Friday, November 28, 2008

Cool 5310 app: English - Spanish dictionary

One useful thing my 5310 can be is an English Spanish dictionary. This saves me the bother of carrying around a paper dictionary or always having to play the "say a lot of words when it would be better to say just word" game. I have a couple of dictionaries I have downloaded for free online.

One dictionary is the Mobile Translator Me dictionary (the link shown when starting this program, eamobile.tk, is now owned by a squatter).

This dictionary has a nice interface; after hitting "5" twice to get past the two splash screens, it's a simple matter of choosing "Spanish->English" or "English->Spanish" then typing in, using the phone's predictive text features (it's identical to writing a text), the word I want to be translated. When talking to a friend who didn't know the word "Stewardess" in English at a cafe earlier this week, this dictionary correctly translated "stewardess" as "azafata".

However, its dictionary is limited. When translating "to melt" (as in, melting butter for popcorn), it translated it as "fusión", which really means "fusion" in Mexican Spanish. I had to use the KODi dictionary to correctly translate this word.

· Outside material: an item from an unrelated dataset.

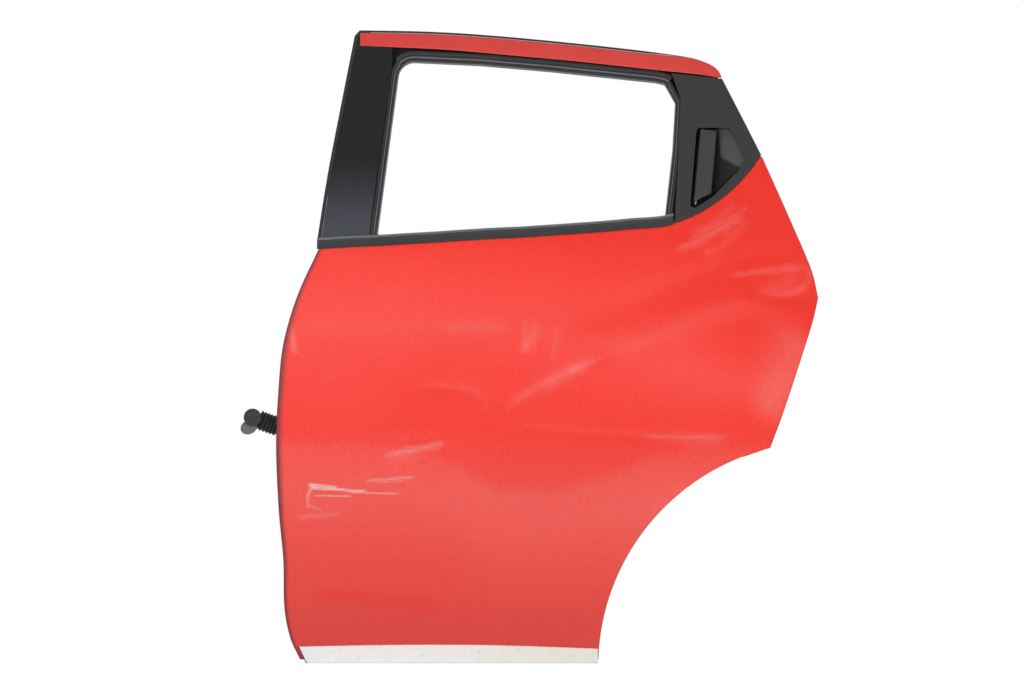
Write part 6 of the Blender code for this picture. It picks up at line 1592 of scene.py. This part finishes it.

Another English Spanish dictionary I have is the KODi English Spanish dictionary. This program is pretty small, has an extensive dictionary, and opens quickly. Unlike any other dictionaries I have in my cell phone, it lets me words next to the word I'm looking up in the dictionary.

Unfortunately, the interface is a bit quirky; I can't use predictive text input to input words in to this dictionary, and, more annoying, if I hit the button which means "delete the letter I just mistyped" in this dictionary, it immediately exists the application, forcing me to restart it.

The third dictionary I have is one the official specs for my Nokia tell me shouldn't work in my phone: A huge 3-megabyte dictionary, complete with a lot of regional slang. The application works fine, even if it takes two or three seconds longer to load than the other compact dictionaries.

The slang isn't accurate slang for the Mexico City/Puebla area (the two naughty words they use for a female's reproductive organ aren't in the dictionary), but, then again, my ex-girlfriend who was from a small town about 200 miles from here didn't have those words in her vocabulary either, so I don't expect a dictionary to be up-to-date with those kinds of words. For words I would actually want to use in a normal conversation, it looks to be a good dictionary. It's biggest annoyance is that it's one-way; it translates from English to Spanish (which is what I normally need to do when talking to someone), but not from Spanish to English.

One annoyance all three dictionaries have is that they don't tell me the gender of a given noun; for a word like "té" where the gender isn't clear, I just have to give the word a male gender and hope it's a "boy-word" in Spanish. A verb conjugation tool would be nice too, come to think of it.

So, between these three dictionaries now in my cell phone (all three are free downloads), I don't need to lug around a big dictionary any more.